Tracking Tools Protect Food Shipment Freshness
Managing food safety can be difficult in the best of conditions. From the field to the retailer, food comes in contact with soil, water, pallets, vehicles and a variety of other materials – any of which can introduce human pathogens into the food chain. Meat, seafood, poultry, and fresh fruits and vegetables are the highest-risk products, in part due to their water content. Sampling each item of produce, meat, or seafood for bacteria as it moves through the supply chain is impractical, but by more carefully managing sanitation and processes, shippers can reduce the risk of food-borne diseases and easily identify at-risk products.
Proper temperature management throughout the supply chain can play a key role in helping to reduce or prevent the growth of human pathogens, because pathogen growth accelerates at higher temperatures.
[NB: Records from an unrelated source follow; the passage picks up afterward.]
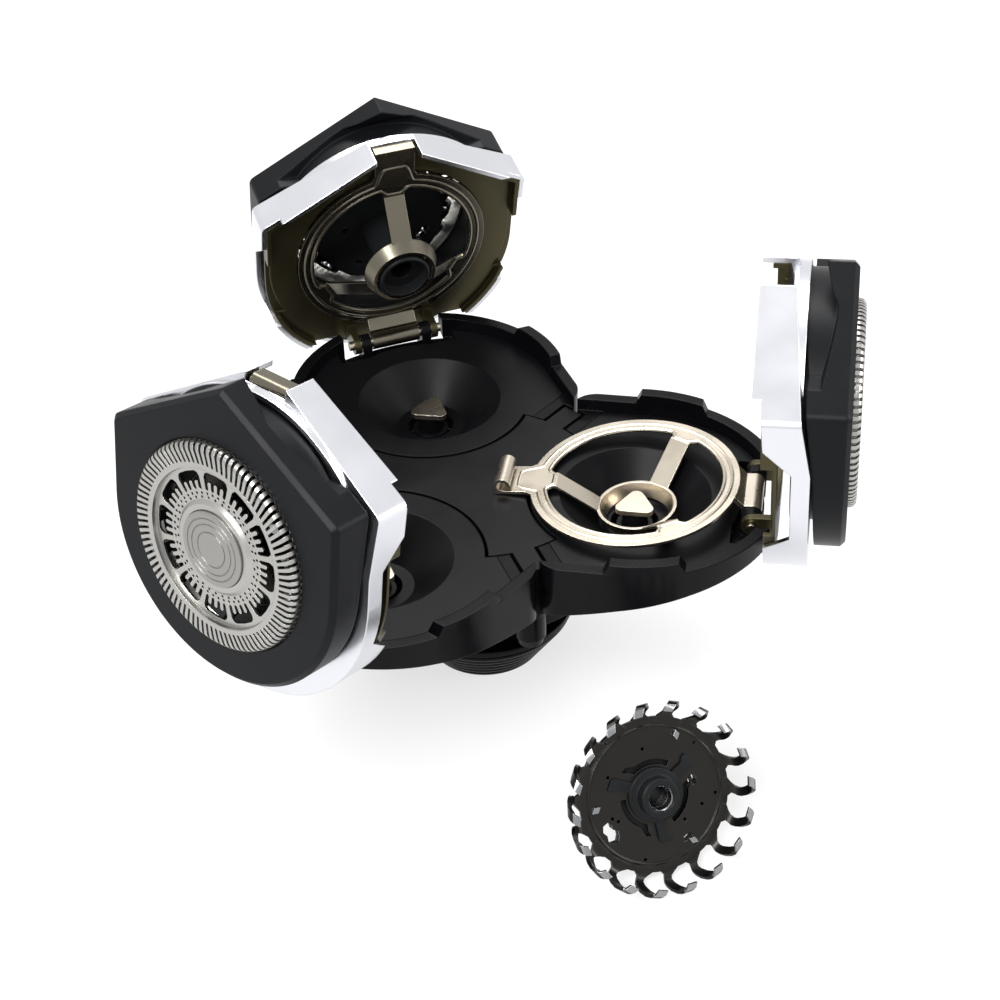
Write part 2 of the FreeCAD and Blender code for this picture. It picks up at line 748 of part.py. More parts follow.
def shaving_cap():
    """Steel cap: a ring of slots that wraps over the edge, and an inner ring of windows."""
    x = spindle_pitch
    top = cap_top_z + over
    half = cap_slot_width / 2
    low = cap_top_z - cap_shoulder
    slot = box(x + cap_slot_inner, x + cap_slot_outer, -half, half, low, top)
    half = cap_window_width / 2
    low = cap_under_z - cap_step - over
    window = box(x + cap_window_inner, x + cap_window_outer, -half, half, low, top)
    cuts = round_copies(slot, cap_slots) + round_copies(window, cap_windows)
    return turned(cap_profile()).cut(Part.makeCompound(cuts))


def cap_disc():
    """Plain disc in the cap's centre with a ring groove, and the pin that the cutter turns on."""
    top_z = cap_top_z + running_gap
    low_z = top_z - disc_thickness
    disc = rod(disc_hole_radius - running_gap, low_z, top_z)
    pin = rod(disc_pin_radius, low_z - disc_pin_length, top_z)
    groove = rod(disc_groove_radius + disc_groove_width, top_z - disc_groove_depth, top_z + over)
    groove = groove.cut(rod(disc_groove_radius, 0, top_z + over))
    return fused([disc, pin]).cut(groove)


# Bracket

def bracket():
    """One folded steel piece: ring, spokes down to a conical hub, latch curl and hinge barrel."""
    low = bracket_low_z
    top = low + sheet
    x = spindle_pitch
    hub_z = low - hub_drop
    ring = rod(bracket_outer, low, top)
    pad = rod(pad_radius, low, top, x - bracket_outer + pad_radius / 2)
    tab = box(curl_x - curl_radius, x - bracket_inner, -tab_half, tab_half, low, top)
    plate = fused([ring, pad, tab]).cut(rod(bracket_inner, low - over, top + over))
    inner = x + hub_radius - spoke_root
    outer = x + bracket_inner + spoke_root
    line = [(outer, low), (x + spoke_bend_radius, low), (inner, hub_z - sheet)]
    line += [(inner, hub_z), (x + spoke_bend_radius, top), (outer, top)]
    spokes = round_copies(side_profile(line, spoke_width / 2), bracket_spokes, x, half_sector)
    hub_low = hub_z - hub_height
    hub = turned([
        (hub_hole_radius, hub_low), (hub_hole_radius + sheet, hub_low),
        (hub_radius, hub_z), (hub_radius - sheet, hub_z),
    ])
    return fused([plate, bracket_curl(), bracket_barrel(), hub] + spokes)


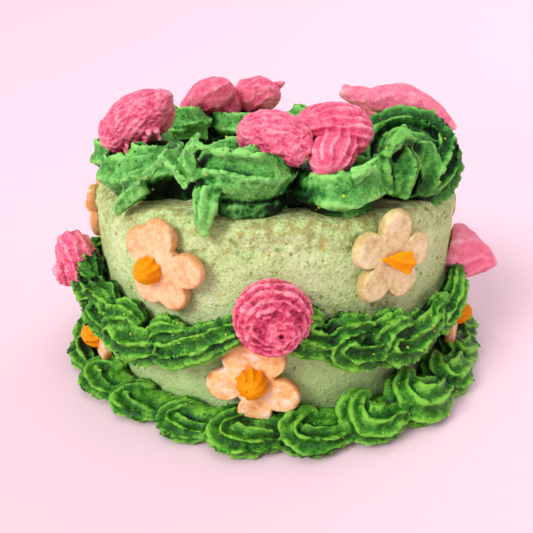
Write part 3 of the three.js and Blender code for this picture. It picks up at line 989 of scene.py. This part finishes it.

For example, organisms like e. Coli, Listeria, and Salmonella have the highest growth rates at temperatures in the 86 to 104 °F range, according to the Food and Drug Administration. Growth of these organisms is minimized at the lower end of the temperature spectrum, or just above freezing.
The best cold supply chains provide the ability to maintain these temperatures throughout processing and shipping. But, even in the best of situations, things can go wrong. Consider the variety of conditions that products can experience as they move through the supply chain. Fresh berries or leafy greens could be harvested in the middle of a hot summer afternoon in Mexico, then shipped via a variety of vehicle types (refrigerated and otherwise) to a packing house. This trip could take minutes or hours. Once it gets to the packing house, it could sit on a loading dock for an extended period of time.
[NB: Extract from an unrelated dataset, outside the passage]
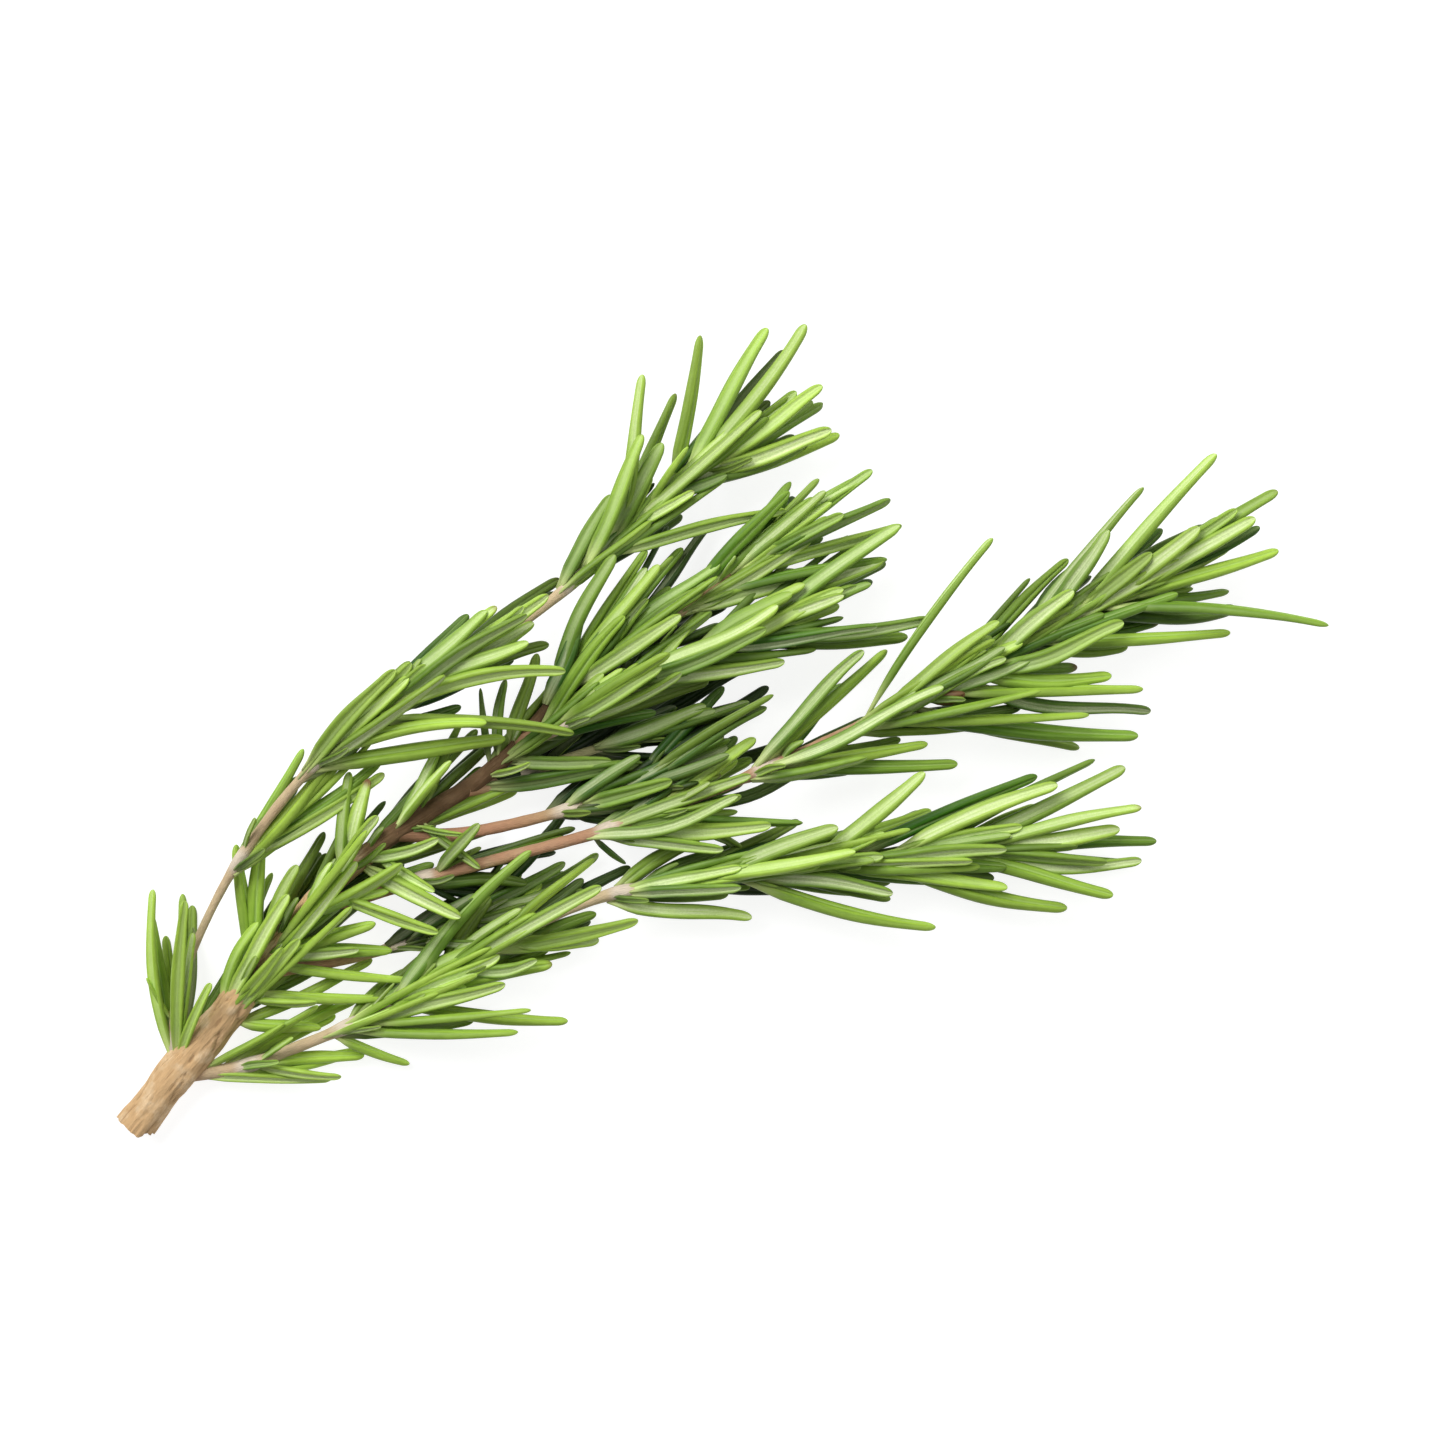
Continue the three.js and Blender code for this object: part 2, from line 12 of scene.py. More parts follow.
import bpy
import numpy as np
from bpy.props import FloatProperty, FloatVectorProperty, IntProperty, PointerProperty
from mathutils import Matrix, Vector, noise

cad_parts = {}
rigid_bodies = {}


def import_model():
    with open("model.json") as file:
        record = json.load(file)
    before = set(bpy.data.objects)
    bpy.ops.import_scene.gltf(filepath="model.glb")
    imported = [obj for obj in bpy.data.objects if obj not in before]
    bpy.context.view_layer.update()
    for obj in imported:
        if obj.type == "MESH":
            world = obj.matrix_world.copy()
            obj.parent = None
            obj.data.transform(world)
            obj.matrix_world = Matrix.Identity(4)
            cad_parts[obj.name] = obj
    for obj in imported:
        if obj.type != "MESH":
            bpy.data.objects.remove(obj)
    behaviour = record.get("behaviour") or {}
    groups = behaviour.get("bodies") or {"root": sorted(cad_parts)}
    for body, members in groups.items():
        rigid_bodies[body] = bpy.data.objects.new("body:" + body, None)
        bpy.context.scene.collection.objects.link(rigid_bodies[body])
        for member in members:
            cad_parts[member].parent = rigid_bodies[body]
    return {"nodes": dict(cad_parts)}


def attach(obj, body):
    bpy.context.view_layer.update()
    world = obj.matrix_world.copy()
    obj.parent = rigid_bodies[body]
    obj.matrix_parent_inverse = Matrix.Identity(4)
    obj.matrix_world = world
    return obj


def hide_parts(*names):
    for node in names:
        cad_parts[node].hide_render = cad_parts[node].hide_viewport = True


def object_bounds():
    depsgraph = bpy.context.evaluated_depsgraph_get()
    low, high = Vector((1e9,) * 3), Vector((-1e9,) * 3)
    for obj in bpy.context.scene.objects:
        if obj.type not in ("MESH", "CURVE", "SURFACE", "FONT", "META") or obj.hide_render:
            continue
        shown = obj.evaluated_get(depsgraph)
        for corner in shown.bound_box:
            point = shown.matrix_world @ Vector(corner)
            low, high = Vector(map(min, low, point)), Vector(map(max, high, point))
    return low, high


bl_info = {
    "name": "Rosemary sprig",
    "version": (1, 0, 0),
    "blender": (4, 5, 0),
    "location": "3D View > Sidebar > Rosemary",
    "description": "Builds a cut rosemary sprig from its frame of plain solids",
    "category": "Add Mesh",
}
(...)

Then distribution and a multiple-day journey from Mexico via ship, plane, or truck to a grocer need to be factored in. Trucks can break down. Flights can be delayed. If left in the back of an unrefrigerated truck or on a hot tarmac, a pallet of food can reach optimum or even maximum temperature for bacterial growth. But, if the product is again refrigerated, how will you know that a temperature issue occurred? How would you know the product may be at risk?
Implementing temperature monitoring – beginning in the field at harvest for produce or at manufacturing for processed foods – and continuing through packing and distribution to retailers can help identify conditions that can be more conducive to pathogen growth and identify pallets and containers that represent higher risks. It’s also important to track temperature at the pallet or bin level, rather than taking a single temperature across an entire truck trailer or container, because each pallet or bin has its own unique temperature profile, and the variations from pallet to pallet can be significant enough to make a difference.
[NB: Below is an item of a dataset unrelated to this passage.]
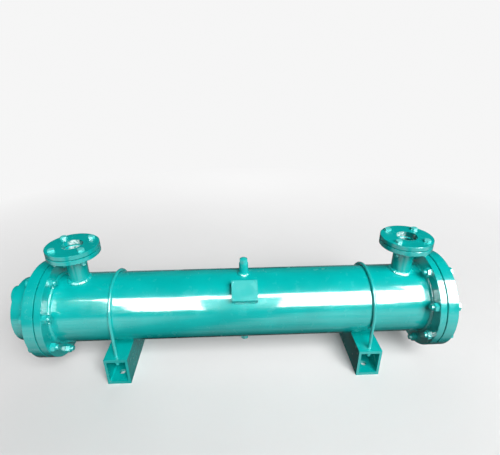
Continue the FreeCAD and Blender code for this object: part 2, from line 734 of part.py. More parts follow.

New pallet-level temperature monitoring technologies are helping to address these problems. Cost-effective wireless temperature monitoring tags can be placed with each pallet of product or even built into the pallet, tote, or bin itself. This approach provides a simple, cost-effective method for ensuring that each pallet has been properly handled throughout the cold supply chain, and provides a complete electronic record of the product’s quality and freshness at delivery. The retailer or food service provider, by checking the temperature record, can identify at-risk product, versus a product that has been properly handled. It also makes it easier to document where issues have occurred and to improve processes.
Pallet-level temperature monitoring has other benefits that can help reduce risk and spoilage. Since temperature can be monitored on-demand throughout the supply chain, impending temperature issues can be identified before they become real problems, alerting food handlers to re-chill a container to prevent further temperature increases. In addition, because the tags are wireless, they can be easily read without changing operational processes, simplifying deployments.
Even with the best of efforts, it’s impossible to eliminate all of the variables in the supply chain. Delays occur, and equipment breaks. But, by proactively monitoring the pallet-level temperature of fresh, frozen, and packaged foods, growers, producers, shippers, and retailers can not only more effectively manage the quality and safety of products as they move through the supply chain, but they can also document quality at delivery.